Selon Jeffrey McNeil-Seymour, les jeunes Autochtones bispirituels et LGBTQ croient souvent qu’ils seront mieux acceptés en milieux urbains. « Mais une fois arrivés au sud, ils font face à d’autres réalités », a fait savoir le témoin, qui a rappelé que plusieurs jeunes étaient victimes de discrimination parce qu’ils étaient Autochtones.

« C’est difficile d’avoir un point d’ancrage quand on se retrouve en milieu urbain. »

Jeffrey McNeil-Seymour, activiste et professeur bispirituel
Prévention du suicide

Les trois témoins ont par ailleurs fait part aux commissaires d’initiatives pour lutter contre le suicide, dont le taux au Nunavut est dix fois supérieur à la moyenne canadienne.

« Avoir une rotation dans les possibilités de logements », a pour sa part proposé TJ Lightfoot, en faisant référence à la pénurie de logements qui sévit au Nunavut depuis les dernières années.

Jasmine Redfern trouverait bénéfique d’offrir un accès de jour comme de nuit à des centres jeunesse. « Il faut soutenir les gens avant qu’ils ne se retrouvent en situation de crise », a affirmé la témoin.

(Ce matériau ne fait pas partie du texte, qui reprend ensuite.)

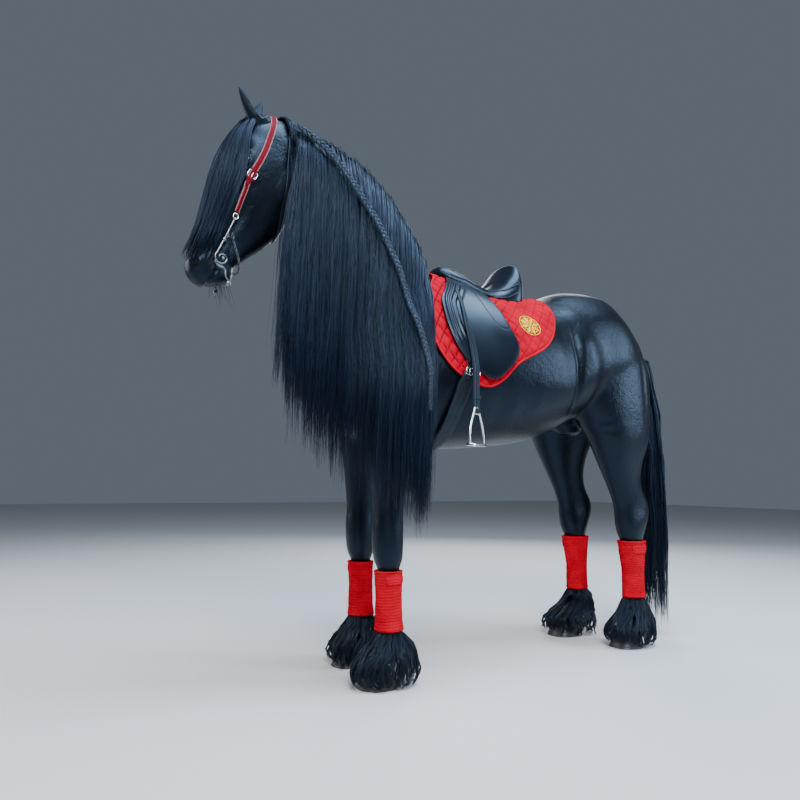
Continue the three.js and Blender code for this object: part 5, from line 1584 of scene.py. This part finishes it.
def stirrup(name, side):
    """A doubled leather with its loop and keeper, and an open iron with a ribbed tread."""
    line = curve(STIRRUP, 7)
    lying = trunk(line[:, 0], turn_at(line[:, 0], line[:, 1], 33.0) * side, 32.4)
    y = side * (HANG_Y - 2.5)
    hang = np.array([[HANG_X, y, z] for z in np.linspace(1168, 1000, 22)])
    points = soften(np.concatenate([lying, hang]), 8)
    out = np.array([0, side, 0])
    part = smooth((1430 - points[:, 2]) / 120)[:, None] * [10.0, 0, 0]
    # the loop that carries the iron: outward offset and height
    bend = curve([[HANG_X, y + side * off, z] for off, z in
                  ((1.7, 1002), (1.6, 992), (0, 987), (-1.8, 992), (-1.9, 1002))], 2.2)
    facing = np.array([[0, side, 0], [0, side * 0.3, -1], [0, -side, 0]])
    facing = facing[np.linspace(0, 2.99, len(bend)).astype(int)]
    keeper = [[HANG_X, y + side * 3.9, z] for z in (1040.0, 1052.0)]
    piece("stirrup_strap_" + name, [
        strap(points + out * 1.7 - part, out, 16, 3.2, 0.9, 0.3),
        strap(points - out * 1.9 + part, out, 16, 3.2, 0.9),
        strap(bend, facing, 34, 3.0, 0.9),
        strap(keeper, out, 38, 2.0, 0.6),
    ], STRAP_LEATHER, "black_leather", "stirrup_leather_" + name, sharp=40)

    low, half = IRON["top"] - IRON["height"], IRON["width"] / 2 - 5
    c, s = math.cos(-side * IRON["turn"]), math.sin(-side * IRON["turn"])

    def hung(parts):
        """Parts of the iron, turned on the leather and set under it."""
        verts, faces = many(parts)
        x, across, z = verts.T
        return [(np.stack([HANG_X + x * c - across * s, y + x * s + across * c, low + z], 1), faces)]

    arch = [(-half * k - grow, 0, z) for k, grow, z in IRON_ARCH]
    arch = curve(arch + [(0, 0, 142)] + [(-x, 0, z) for x, _, z in arch[::-1]], 4)
    turn = angles(60)
    edge_x, edge_y = squared(np.cos(turn), 0.5) * 58, squared(np.sin(turn), 0.5) * 19
    foot = closed([np.stack([edge_x * k, edge_y * k, np.full(60, z)], 1)
                   for k, z in ((0.94, -4.0), (1.0, -2.4), (1.0, 3.0), (0.96, 5.0))])
    piece("stirrup_bar_" + name, hung([
        tube(arch, along(ARCH_RADII, np.linspace(0, 1, len(arch))), 14),
        tube([[-half * 0.36, 0, 118.0], [0, 0, 119.0], [half * 0.36, 0, 118.0]], 3.4, 10),
        foot,
    ]), STEEL, "silver_steel", "stirrup_iron_" + name, sharp=35)
    piece("stirrup_tread_" + name, hung([
        tube([[k * 7.4, -13.5, 6.0], [k * 7.4, 0, 6.6], [k * 7.4, 13.5, 6.0]], 2.2, 8) for k in range(-6, 7)
    ]), RUBBER, "silver_steel", "stirrup_iron_" + name)


# Bridle
def lay_on_skin(points, gap, rounds=10, hold=2):
    """Draw a line tight over the skin, at a gap from it."""
    points = np.array(points, float)
    out = np.zeros_like(points)
    for k in range(rounds):
        soften(points[hold - 1:len(points) - hold + 1])
        for i, p in enumerate(points):
            foot, n = (np.array(v) for v in SKIN_TREE.find_nearest(Vector(p))[:2])
            if (p - foot) @ n < gap or k == rounds - 1:
                points[i] = foot + n * gap
            out[i] = n
    return points, soften(out, 4)


def side_points(line, side):
    """A line in side view, laid on one side of the skin from the middle out."""
    points = []
    for x, z in curve(line, 8):
        foot, _ = from_side(SKIN_TREE, x, z, side)
        if foot is not None and abs(foot.y) > 8:
            points.append([x, foot.y + side * 3, z])
    return points


def over_the_poll(line):
    """A strap's line from the left, over the top of the neck or head, and down the right."""
    left, right = side_points(line[::-1], LEFT), side_points(line[::-1], RIGHT)
    return np.array(left + arched(left[-1], right[-1], 14, 22) + right[::-1])


def arched(a, b, count, high):
    """Points between two ends, raised in an arch."""
    return [lerp(np.array(a), np.array(b), t) + np.array([0, 0, high * math.sin(math.pi * t)])
            for t in np.linspace(0, 1, count)[1:-1]]


def ring(centre, right, up, r, sides, loop_of=32, hint=(0.0, 1, 0)):
    """A round link, as wide and high as its two half axes."""
    turn = angles(loop_of)[:, None]
    return tube(centre + np.cos(turn) * right + np.sin(turn) * up, r, sides, hint, loop=True)


CHEEK = [[-1052, 2140], [-1072, 2060], [-1092, 1985], [-1124, 1891], [-1174, 1781], [-1206, 1668]]
LATCH = [[-1000, 2140], [-1006, 2060], [-1020, 1900], [-1034, 1700], [-1040, 1560]]


def headstall():
    """The red cheek strap over the poll, with its pale edges, buckles, points and keepers."""
    line, out = lay_on_skin(resample(over_the_poll(CHEEK), 7), 4.2)
    width = np.where(line[:, 2] < 1800, 17.0, 21.0)
    width = np.convolve(np.pad(width, 2, mode="edge"), np.ones(5) / 5, mode="valid")
    body = strap(line, out, width, 4.4, 1.3, 0.8)
    piece("cheek_strap", [body], RED_LEATHER, "red_leather", "headstall", sharp=50)
    _, n, b = frames(line, out)
    half = b * width[:, None] / 2
    edges = [tube(line + half * way * 0.985 + n * 0.4, 1.15, 6) for way in (-1, 1)]
    thread = [stitches(line + half * way * 0.76 + n * 2.7, out, 5.0, 3.0, 0.5) for way in (-1, 1)]
    piece("cheek_edges", edges + thread, PALE_EDGE, "red_leather", "headstall")
    steel, points = [], []
    for side in SIDES.values():
        place, normal = (np.array(v) for v in from_side(SKIN_TREE, -1163, 1806, side))
        down = np.array([-0.42, 0, -0.907])
        down = unit(down - normal * (down @ normal))
        steel.append(buckle(place + normal * 8.2, down, normal, 34, 24, 2.0))
        run = np.linspace(-18, 44, 22)
        tip = place + normal * 8.6 + run[:, None] * down
        points.append(strap(tip, normal, 18 * np.sqrt(np.clip((44 - run) / 12, 0.02, 1)), 3.2, 0.9))
        for at in (-16, 20):
            keeper = [place + normal * 9.2 + down * (at + way) for way in (-3.5, 3.5)]
            points.append(strap(keeper, normal, 27, 5.0, 1.2))
        # the ring that joins the cheek strap to the bit
        foot, _ = from_side(SKIN_TREE, -1207, 1660, side)
        centre = np.array([-1208, side * max(abs(foot.y) + 7, 66), 1652])
        steel.append(ring(centre, [9.5, 0, 0], [0, 0, 11], 2.0, 8))
    piece("cheek_buckles", steel, STEEL, "silver_steel", "headstall")
    piece("cheek_points", points, RED_LEATHER, "red_leather", "headstall", sharp=50)


def throat_latch():
    latch = over_the_poll(LATCH)
    under_jaw = arched(latch[-1], latch[0], 16, -14)
    line, out = lay_on_skin(resample(np.concatenate([latch, under_jaw, latch[:3]]), 8), 2.4)
    body = strap(line, out, 12, 3.0, 0.9)
    piece("throat_strap", [body], STRAP_LEATHER, "black_leather", "throat_latch", sharp=50)


# The bit's upper shank down to its scroll, and the lower shank, in side view
SCROLL = np.array([-1250.0, 1494.0])
UPPER_SHANK = [(-1208, 1650), (-1226, 1606), (-1246, 1560)]
LOWER_SHANK = [[-1275, 1482], [-1262, 1466], [-1240, 1458], [-1236, 1436], [-1226, 1420], [-1217, 1412]]


def bit_shank(name, side):
    y = side * 70.0

    def bar(line, radii):
        line = np.insert(line, 1, y, axis=1)
        return tube(line, along(radii, np.linspace(0, 1, len(line))), 10)

    share = np.arange(34)[:, None] / 33
    turn = math.pi * (0.72 + share * 2.2)
    scroll = SCROLL + np.concatenate([np.cos(turn), np.sin(turn)], 1) * 26 * (1 - share * 0.62)
    upper = np.concatenate([curve([*UPPER_SHANK, scroll[0]], 4), scroll[2:]])
    parts = [bar(resample(upper, 3.2), [[0, 2.9], [0.3, 3.6], [0.6, 3.4], [1, 2.2]]),
             bar(curve(LOWER_SHANK, 3), [[0, 3.6], [0.5, 3.3], [1, 3.0]])]
    parts += [ball([-1225, y, 1406], [9.5, 7, 9.5], 24, 16),
              ball([-1225, y + side * 5, 1406], [5, 3.6, 5], 16, 10),
              ball([-1244, y, 1562], [8, 6.5, 8], 18, 12),
              ball([SCROLL[0] + 4, y, SCROLL[1]], [6.5, 6, 6.5], 16, 10),
              ring(np.array([-1208, y, 1652]), [8, 0, 0], [0, 0, 9], 2.6, 8)]
    for drop in (0.0, 6.72, 13.44):
        parts.append(ring(np.array([-1232, y, 1586 - drop]), [6.3, 0, 0], [0, 6.2, 0], 1.3, 6))
    piece("bit_bar_" + name, parts, BIT_STEEL, "silver_steel", "bit_shank_" + name)


CURB = [[-1218, -74, 1584], [-1204, -72, 1540], [-1186, -60, 1496], [-1176, -32, 1474], [-1173, 0, 1468]]


def curb_chain():
    """Links in a row behind the chin, each turned a quarter from the last."""
    line = CURB + [[x, -y, z] for x, y, z in CURB[-2::-1]]
    line = resample(through(line, np.linspace(0, 1, 300)), 8.6)
    links = []
    for i, (p, way, n, b) in enumerate(zip(line, *frames(line, np.array([0.4, 0.0, -0.9])))):
        wide = n if i % 2 else b
        links.append(ring(p, way * 6.6, wide * 4.0, 1.35, 6, 20, np.cross(way, wide)))
    piece("curb_links", links, DARK_STEEL, "silver_steel", "curb_chain")


# Leg wraps
def out_from(points, middle):
    """Level directions from the middle of a leg out through points."""
    way = points - middle
    way[..., 2] = 0
    return unit(way)


def wrap(name):
    """A ribbed fleece bandage in overlapping turns, with a padded closing tab near its top."""
    rng = np.random.default_rng(sum(map(ord, name)))
    low, high = WRAP_HEIGHTS[name[:4]]
    upright = leg_rows(name)
    upright = upright[np.argsort(upright[:, 1])]
    upright = upright[np.abs(upright[:, 1] - upright[:, 3]) < 0.5]
    count, steps, pitch = 72, 137, 42.0
    turn = np.arange(count) / count
    swing = turn * 6.28
    outer, inner = [], []
    phase = rng.uniform(0, 1)
    for z in np.linspace(low, high, steps):
        row = np.array([np.interp(z, upright[:, 1], column) for column in upright.T])
        row[[1, 3]] = z
        f = ((z - low) / pitch + turn + phase) % 1.0
        lap = 0.9 * (1 - f) ** 0.7 - 0.9 * np.exp(-((f - 0.02) / 0.03) ** 2)
        rib = 0.75 * np.sin(2 * np.pi * (z / 10.5 + 0.35 * np.sin(swing + phase * 6)))
        fold = 0.5 * np.sin(swing * 2 + z / 34) + 0.35 * np.sin(swing * 5 - z / 19) + rib
        ends = 2.6 * (1 - smooth((z - low) / 5)) + 2.6 * (1 - smooth((high - z) / 5))
        base = section(row, count)
        way = out_from(base, base.mean(0))
        outer.append(base + way * (11.6 + lap + fold - ends)[:, None])
        inner.append(base + way)
    outer, inner = np.array(outer), np.array(inner)
    sheets = [np.concatenate([sheet, sheet[:, :1]], 1) for sheet in (outer, inner)]
    made = piece("fleece_wrap_" + name, [plate(*sheets, 4, "tb")], RED_FLEECE, "red_fleece", "wrap_" + name)
    # the tab lies on the outer side, and its patch of the wrap is drawn in to rounded corners
    centre = 0.25 if LEGS[name]["side"] == RIGHT else 0.75
    row, first, wide, tall = steps - 21, int(count * (centre - 0.13)), int(count * 0.27), 23
    patch = outer[row - tall // 2:row + tall // 2 + 1, first:first + wide]
    a, b = np.linspace(-1, 1, tall)[:, None], np.linspace(-1, 1, wide)[None]
    drawn_in = a * (1 - np.abs(b) ** 5 * 0.45)
    at = np.clip((drawn_in + 1) / 2 * (tall - 1), 0, tall - 1.001)
    i, column = at.astype(int), np.arange(wide)[None]
    patch = lerp(patch[i, column], patch[i + 1, column], (at - i)[..., None])
    way = out_from(patch, outer[row].mean(0))
    crown = (3.0 + 1.6 * (1 - a ** 4) * (1 - b ** 4))[..., None]
    tab = piece("wrap_tab_" + name, [plate(patch + way * crown, patch - way, 4)], RED_BINDING, "red_fleece",
                "wrap_" + name)


saddle_pad()
for name, side in SIDES.items():
    rosette(name, side)
for name, side in SIDES.items():
    flap(name, side)
    stirrup(name, side)
saddle_seat()
girth()
headstall()
throat_latch()
for name, side in SIDES.items():
    bit_shank(name, side)
curb_chain()
for name in LEGS:
    wrap(name)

Dernières audiences avant le dépôt du rapport final

L’Enquête nationale sur les femmes et les filles autochtones disparues et assassinées (ENFFADA) a été lancée en 2016 afin d’identifier les causes systémiques de la violence envers les femmes autochtones. La Commission tient jusqu’au mois d’octobre ses dernières audiences publiques.

D’ici le mois d’octobre, les commissaires Michèle Audette, Marion Buller, Qajaq Robinson et Brian Eyolfson se rendront dans les capitales du Québec, du Manitoba et de Terre-Neuve-et-Labrador pour recueillir les derniers témoignages.

Ils ont jusqu’au 31 décembre pour entendre les témoignages d’autres familles et survivantes et jusqu’au 30 avril 2019 pour déposer leur rapport final au gouvernement canadien.